# Mac Shoal



## FishermanCanada (Feb 12, 2007)

I received this shoal 2 months ago by a great member on this site. My dream shoal fell in my lap right as i was downsizing and possibly getting

out of piranhas. I had 2 75 gallons complete and a 125 gallon complete. I had a 15+ plus rhom in the 125 (i sold it to an awesome owner on here I won't

mention her name







) which made parting with my babies easier.I sold two tanks the 125gallon and 1 75 gallon. I still had a 75 gallon

running, i was dragging my feet at tearing it down, when suddenly i noticed an ad for 10 macs. I was back in and i love my shoal, i know im over

stocked but these guys (3-4 inches) are so cute and so well behaved, its really hard to thin out. I have had all types of pygo shoals over my

many yrs in the piranha hobby, but i really enjoy the mac shoal.

Heres a video of them together


----------



## FEEFA (Nov 19, 2007)

Great lookin shoal buzz, glad you're enjoying them


----------



## Moondemon (Dec 9, 2006)

Nice macs, but I think you'll need a bigger tank soon...


----------



## balluupnetme (Oct 23, 2006)

nice setup looks awesome I like the design


----------



## His Majesty (Apr 5, 2005)

great looking shoal of macs. i also like your little statue heads. nifty


----------



## CLUSTER ONE (Aug 2, 2006)

nice shoal

For the tile, did you cut it yourself? I want to change my plated 125 to tiled bottom, but i don't have a saw to cut it. Do you know if homedepot of anybody like that cuts tiles too. i want to get a darker grey tile


----------



## FishermanCanada (Feb 12, 2007)

CLUSTER ONE said:


> nice shoal
> 
> For the tile, did you cut it yourself? I want to change my plated 125 to tiled bottom, but i don't have a saw to cut it. Do you know if homedepot of anybody like that cuts tiles too. i want to get a darker grey tile


thanks everyone I stare at them for long periods of time, they are so active. I used 16 inch tiles from home depot (2 bucks each). I went with tiles and statues because every water change required a gravel cleaning. My water was a bit cloudy, so i switched to tiles. I put the power heads on and the waste is picked up by the 2 ac110's. The water is now crystal. But i really need to thin the shoal , its so hard to choose which ones.


----------



## dmackey (Jan 26, 2010)

CLUSTER ONE said:


> nice shoal
> 
> For the tile, did you cut it yourself? I want to change my plated 125 to tiled bottom, but i don't have a saw to cut it. Do you know if homedepot of anybody like that cuts tiles too. i want to get a darker grey tile


 if you buy from there they will cut i had some cut last summer at home depot


----------



## bigshawn (Dec 29, 2005)

alittle crowded but love the shoal no nips so your doing something right


----------



## wisco_pygo (Dec 9, 2009)

i like the tiles and statue head set up. innovative and classy


----------



## FishermanCanada (Feb 12, 2007)

dmackey said:


> nice shoal
> 
> For the tile, did you cut it yourself? I want to change my plated 125 to tiled bottom, but i don't have a saw to cut it. Do you know if homedepot of anybody like that cuts tiles too. i want to get a darker grey tile


 if you buy from there they will cut i had some cut last summer at home depot
[/quote]

i originally bought black tiles but once in the water they went a light black (if that makes sense).

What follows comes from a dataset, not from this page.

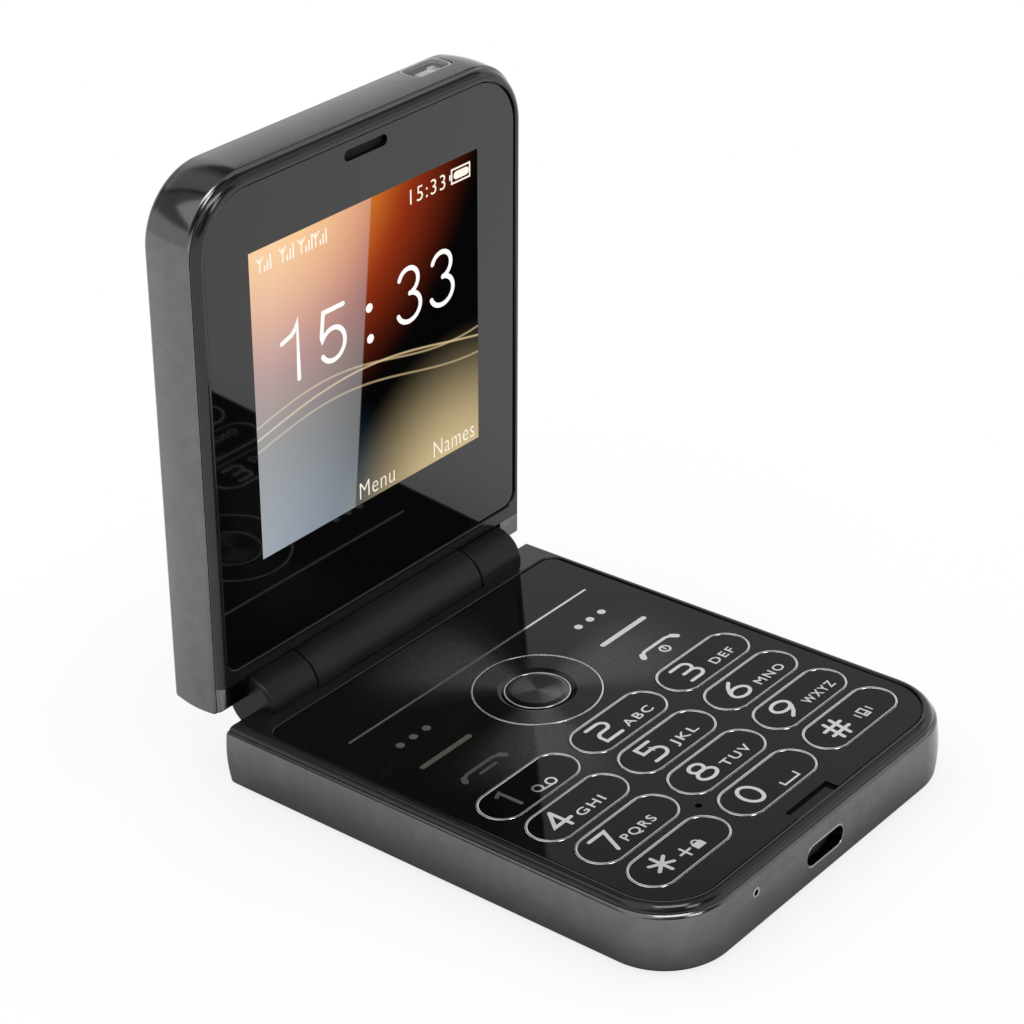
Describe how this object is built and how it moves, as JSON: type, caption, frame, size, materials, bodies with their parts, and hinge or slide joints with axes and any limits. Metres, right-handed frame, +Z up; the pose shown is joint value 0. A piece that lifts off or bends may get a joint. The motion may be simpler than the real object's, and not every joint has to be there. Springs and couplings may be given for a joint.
{
  "type": "flip phone",
  "caption": "Clamshell phone: a keypad half and a screen half, each in a dark metal band, joined by a barrel hinge with sprung keys.",
  "frame": {"origin": "centre of the keypad half's flat underside, on the surface the phone stands on", "axes": "+Z up out of the keypad, +Y from the free end towards the hinge, +X to the right as seen by the user"},
  "size_m": [0.0726, 0.0976, 0.0985],
  "materials": {
    "gunmetal_plating": "dark polished plating",
    "rim_gloss_black": "glossy moulded black",
    "panel_gloss_black": "piano black with printed marks",
    "key_gloss_black": "mirror black with printed marks",
    "nav_ring_black": "black, spun finish",
    "ok_button_black": "black, spun finish",
    "barrel_satin_black": "satin",
    "cover_black": "fine matt texture",
    "inner_black_plastic": "matt",
    "screen_glass": "black-backed glass",
    "screen": "lit screen",
    "light_guide": "milky",
    "torch_clear": "clear",
    "lamp_yellow": "phosphor",
    "board_green": "solder resist",
    "sheet_steel": "brushed",
    "contact_gold": "plated",
    "battery_wrap": "satin",
    "rubber_grey": "matt",
    "mesh_black": "woven"
  },
  "bodies": {
    "base": {"base_frame": "gunmetal_plating", "back_cover": "cover_black", "base_chassis": "inner_black_plastic", "battery": "battery_wrap", "battery_contacts": "contact_gold", "main_board": "board_green", "shield_cans": "sheet_steel", "sim_holders": "sheet_steel", "charging_port_shell": "sheet_steel", "charging_port_tongue": "inner_black_plastic", "microphones": "contact_gold", "loudspeaker": "inner_black_plastic", "vibration_motor": "sheet_steel", "antenna": "contact_gold", "base_screws": "sheet_steel", "dome_sheet": "sheet_steel", "keymat": "rubber_grey", "keypad_deck": "rim_gloss_black", "keypad_panel": "panel_gloss_black", "hinge_cam_housing": "sheet_steel", "hinge_pin": "sheet_steel"},
    "key_1": {"key_1": "key_gloss_black"},
    "key_2": {"key_2": "key_gloss_black"},
    "key_3": {"key_3": "key_gloss_black"},
    "key_4": {"key_4": "key_gloss_black"},
    "key_5": {"key_5": "key_gloss_black"},
    "key_6": {"key_6": "key_gloss_black"},
    "key_7": {"key_7": "key_gloss_black"},
    "key_8": {"key_8": "key_gloss_black"},
    "key_9": {"key_9": "key_gloss_black"},
    "key_star": {"key_star": "key_gloss_black"},
    "key_0": {"key_0": "key_gloss_black"},
    "key_hash": {"key_hash": "key_gloss_black"},
    "nav_rocker": {"nav_rocker_pad": "inner_black_plastic"},
    "nav_ring": {"nav_ring": "nav_ring_black"},
    "ok_button": {"ok_button": "ok_button_black"},
    "lid": {"lid_frame": "gunmetal_plating", "lid_back_cover": "cover_black", "lid_midframe": "sheet_steel", "lid_bezel": "rim_gloss_black", "lid_hinge_cover": "gunmetal_plating", "lid_glass": "screen_glass", "display_panel": "screen", "backlight_unit": "light_guide", "lid_board": "board_green", "display_flex": "contact_gold", "earpiece": "inner_black_plastic", "earpiece_mesh": "mesh_black", "torch_lens": "torch_clear", "torch_led": "lamp_yellow", "lid_magnet": "sheet_steel", "lid_screws": "sheet_steel", "hinge_barrel": "barrel_satin_black", "hinge_cam_follower": "sheet_steel", "hinge_spring": "sheet_steel"}
  },
  "joints": [
    {"name": "lid_hinge", "type": "hinge", "parent": "base", "child": "lid", "pos_m": [0, 0.04355, 0.0113], "axis": [-1, 0, 0], "range_deg": [-86.8, 73.2]},
    {"name": "key_1_press", "type": "slide", "parent": "base", "child": "key_1", "axis": [0, 0, -1], "range_m": [0, 0.00035], "stiffness_N_per_m": 400},
    {"name": "key_2_press", "type": "slide", "parent": "base", "child": "key_2", "axis": [0, 0, -1], "range_m": [0, 0.00035], "stiffness_N_per_m": 400},
    {"name": "key_3_press", "type": "slide", "parent": "base", "child": "key_3", "axis": [0, 0, -1], "range_m": [0, 0.00035], "stiffness_N_per_m": 400},
    {"name": "key_4_press", "type": "slide", "parent": "base", "child": "key_4", "axis": [0, 0, -1], "range_m": [0, 0.00035], "stiffness_N_per_m": 400},
    {"name": "key_5_press", "type": "slide", "parent": "base", "child": "key_5", "axis": [0, 0, -1], "range_m": [0, 0.00035], "stiffness_N_per_m": 400},
    {"name": "key_6_press", "type": "slide", "parent": "base", "child": "key_6", "axis": [0, 0, -1], "range_m": [0, 0.00035], "stiffness_N_per_m": 400},
    {"name": "key_7_press", "type": "slide", "parent": "base", "child": "key_7", "axis": [0, 0, -1], "range_m": [0, 0.00035], "stiffness_N_per_m": 400},
    {"name": "key_8_press", "type": "slide", "parent": "base", "child": "key_8", "axis": [0, 0, -1], "range_m": [0, 0.00035], "stiffness_N_per_m": 400},
    {"name": "key_9_press", "type": "slide", "parent": "base", "child": "key_9", "axis": [0, 0, -1], "range_m": [0, 0.00035], "stiffness_N_per_m": 400},
    {"name": "key_star_press", "type": "slide", "parent": "base", "child": "key_star", "axis": [0, 0, -1], "range_m": [0, 0.00035], "stiffness_N_per_m": 400},
    {"name": "key_0_press", "type": "slide", "parent": "base", "child": "key_0", "axis": [0, 0, -1], "range_m": [0, 0.00035], "stiffness_N_per_m": 400},
    {"name": "key_hash_press", "type": "slide", "parent": "base", "child": "key_hash", "axis": [0, 0, -1], "range_m": [0, 0.00035], "stiffness_N_per_m": 400},
    {"name": "nav_tip_front_back", "type": "hinge", "parent": "base", "child": "nav_rocker", "pos_m": [0, 0.01106, 0.0096], "axis": [1, 0, 0], "range_deg": [-1.8, 1.8], "stiffness_Nm_per_rad": 0.3},
    {"name": "nav_tip_left_right", "type": "hinge", "parent": "nav_rocker", "child": "nav_ring", "pos_m": [0, 0.01106, 0.0096], "axis": [0, 1, 0], "range_deg": [-1.8, 1.8], "stiffness_Nm_per_rad": 0.3},
    {"name": "ok_press", "type": "slide", "parent": "base", "child": "ok_button", "axis": [0, 0, -1], "range_m": [0, 0.00035], "stiffness_N_per_m": 400}
  ]
}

The macs get along really well , very little fin nipping and all are very healthy. I feed hikari pellets, smelt and shrimp to them no with problems. I put in the tiles and heads to try and make it easier when cleaning the tank. I noticed the tiles work flawlessly at keeping waste out from under neath. So to clean the bottom of the tank i put on the power heads and the filters pick up what ever waste is on the bottom.

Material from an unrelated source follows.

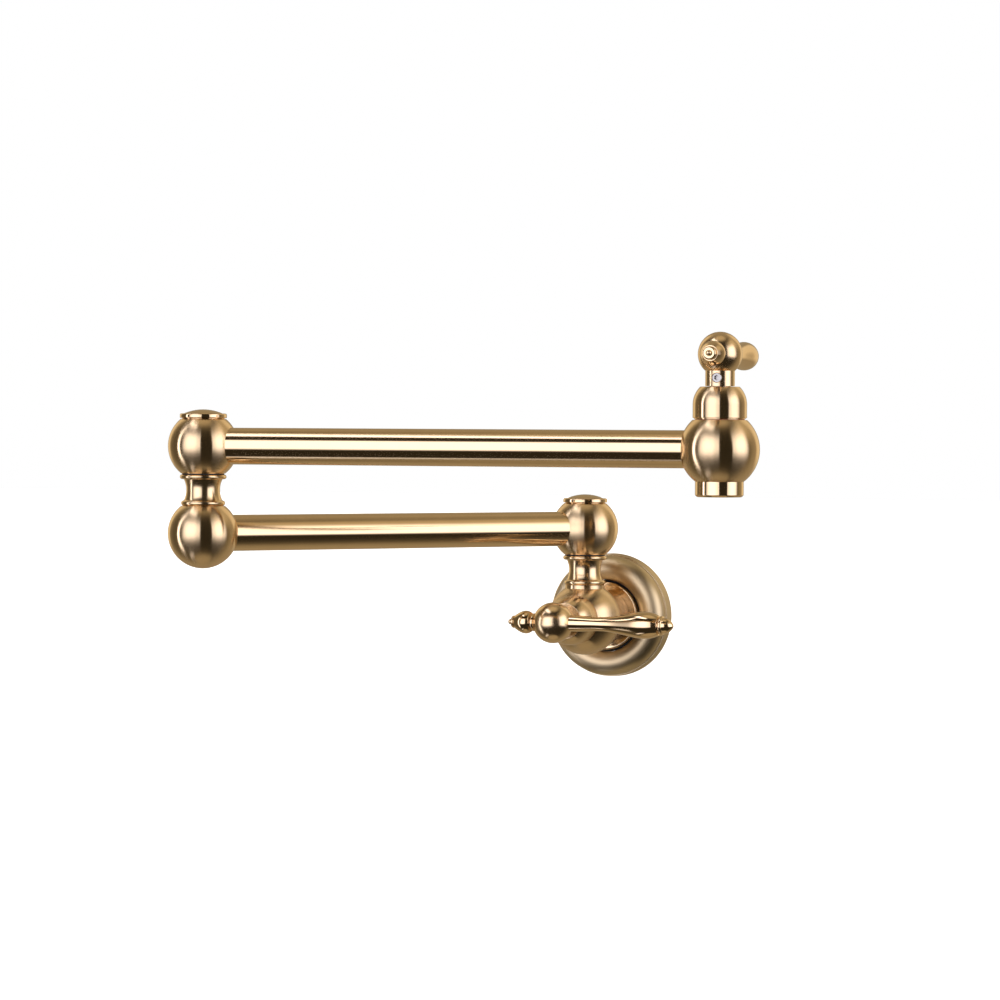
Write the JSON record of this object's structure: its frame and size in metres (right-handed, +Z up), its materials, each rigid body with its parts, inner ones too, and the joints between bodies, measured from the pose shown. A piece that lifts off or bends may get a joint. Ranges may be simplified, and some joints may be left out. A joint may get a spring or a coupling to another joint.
{
  "type": "wall mounted pot filler",
  "caption": "Pot filler tap on a round wall flange, with a double-jointed swinging arm, quarter-turn lever valves at the wall and the spout, spool necks, ball joints and an aerated spout.",
  "frame": {"origin": "on the wall face at the centre of the inlet and of the flange", "axes": "+Y into the wall along the inlet, +Z up along the post, +X to the right along the wall"},
  "size_m": [0.312, 0.2692, 0.1885],
  "materials": {
    "satin_brass": "brushed champagne gold",
    "polished_brass": "polished champagne gold",
    "plain_brass": "machined, unplated",
    "steel": "machined",
    "rubber": "moulded",
    "black_plastic": "smooth",
    "white_plastic": "smooth",
    "fibre": "pressed fibre",
    "ceramic": "lapped"
  },
  "bodies": {
    "wall_side": {"wall_flange": "satin_brass", "flange_gasket": "rubber", "flange_o_ring": "rubber", "shank_collar": "polished_brass", "inlet_nipple": "plain_brass", "inlet_washer": "fibre", "valve_body": "satin_brass", "wall_bonnet": "satin_brass", "wall_cartridge_housing": "plain_brass", "wall_head_gasket": "fibre", "wall_fixed_disc": "ceramic", "wall_seat_seal": "rubber", "post_neck": "polished_brass", "post_neck_seal": "rubber", "post_thrust_washer": "black_plastic", "post_o_rings": "rubber", "post_retaining_washer": "white_plastic", "post_retaining_nut": "plain_brass"},
    "wall_handle": {"wall_handle_hub": "polished_brass", "wall_lever": "polished_brass", "wall_finial": "polished_brass", "wall_grub_screw": "steel", "wall_spindle": "plain_brass", "wall_spindle_o_ring": "rubber", "wall_spindle_clip": "steel", "wall_moving_disc": "ceramic"},
    "arm_1": {"post_ball": "satin_brass", "post_cap": "polished_brass", "arm_1_tube": "satin_brass", "elbow_lower_ball": "satin_brass", "elbow_neck": "polished_brass", "elbow_neck_seal": "rubber", "elbow_thrust_washer": "black_plastic", "elbow_o_rings": "rubber", "elbow_retaining_washer": "white_plastic", "elbow_retaining_nut": "plain_brass"},
    "arm_2": {"elbow_upper_ball": "satin_brass", "elbow_cap": "polished_brass", "arm_2_tube": "satin_brass", "outlet_body": "satin_brass", "outlet_bonnet": "satin_brass", "outlet_cartridge_housing": "plain_brass", "outlet_head_gasket": "fibre", "outlet_fixed_disc": "ceramic", "outlet_seat_seal": "rubber", "aerator_housing": "polished_brass", "aerator_cage": "white_plastic", "aerator_screen": "steel", "aerator_washer": "rubber"},
    "outlet_handle": {"outlet_handle_hub": "polished_brass", "outlet_lever": "polished_brass", "outlet_finial": "polished_brass", "outlet_grub_screw": "steel", "outlet_spindle": "plain_brass", "outlet_spindle_o_ring": "rubber", "outlet_spindle_clip": "steel", "outlet_moving_disc": "ceramic"}
  },
  "joints": [
    {"name": "arm_1_swing", "type": "hinge", "parent": "wall_side", "child": "arm_1", "pos_m": [0, -0.046, 0.04984], "axis": [0, 0, 1], "range_deg": [-53, 127]},
    {"name": "arm_2_swing", "type": "hinge", "parent": "arm_1", "child": "arm_2", "pos_m": [-0.14083, -0.23288, 0.09522], "axis": [0, 0, 1], "range_deg": [-132.5, 47.5]},
    {"name": "wall_handle_turn", "type": "hinge", "parent": "wall_side", "child": "wall_handle", "pos_m": [0, -0.0934, 0], "axis": [0, 1, 0], "range_deg": [0, 90]},
    {"name": "outlet_handle_turn", "type": "hinge", "parent": "arm_2", "child": "outlet_handle", "pos_m": [0.13291, -0.20652, 0.1426], "axis": [0, 0, 1], "range_deg": [-90, 0]}
  ]
}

I also do 40% water changes twice weekly due to a the large bio load. But its the best shoal i've ever owned, i just wish i still had my 125 gallon, instead of the 75 gallon.


----------



## Gerrad (Jan 5, 2008)

Sweet Gold spilo shoal! I've had rb's and caribe shoal's. Wouldn't mind a piraya shoal (just that there to expensive). But,I'm interested in possibly getting a mac shoal of my own. Pfury member Doc40, has some cool youtube vid's of his 10 mac's.


----------



## shiver905 (May 27, 2009)

Are they winkees?


----------



## TJcali (Mar 27, 2009)

wow nice macs


----------



## Piranha_man (Jan 29, 2005)

Massive cool!


----------



## FishermanCanada (Feb 12, 2007)

Thanks for all the compliments guys. They were fun while i owned them, but the maintenance was just too much. So i went with a solo brandtii.


----------



## e46markus (Dec 9, 2010)

Awesome shoal!


----------



## FishermanCanada (Feb 12, 2007)

e46markus said:


> Awesome shoal!


Thanks bud... i only wish i was able to get those RRS to act the same way. But your species seems far more aggressive. I miss them already.


----------



## bob351 (Oct 23, 2005)

nice shoal... poor convicts


----------



## FishermanCanada (Feb 12, 2007)

the convicts actually survived, i have them in with my brandtii.He can't catch them.


----------



## Da' Manster! (Sep 1, 2009)

So what happened to your Mac shoal?!...Did you sell them?!


----------



## FishermanCanada (Feb 12, 2007)

Parted them out to various members of this forum. Most went to p-furians.


----------



## Red Sox Fanatic (Jun 13, 2011)

Wow that was quick,you should have kept 5 of them but geryi's are super cool!!!!!!


----------



## TRIG (Jun 1, 2011)

FishermanCanada said:


> the convicts actually survived, i have them in with my brandtii.He can't catch them.


Glad to hear you didnt get rid of the brandtii, he was a stunner.


----------



## AKSkirmish (Jun 24, 2005)

so this topic is no more?


----------



## FishermanCanada (Feb 12, 2007)

Yup its over with, thank you guys for all the compliments.


----------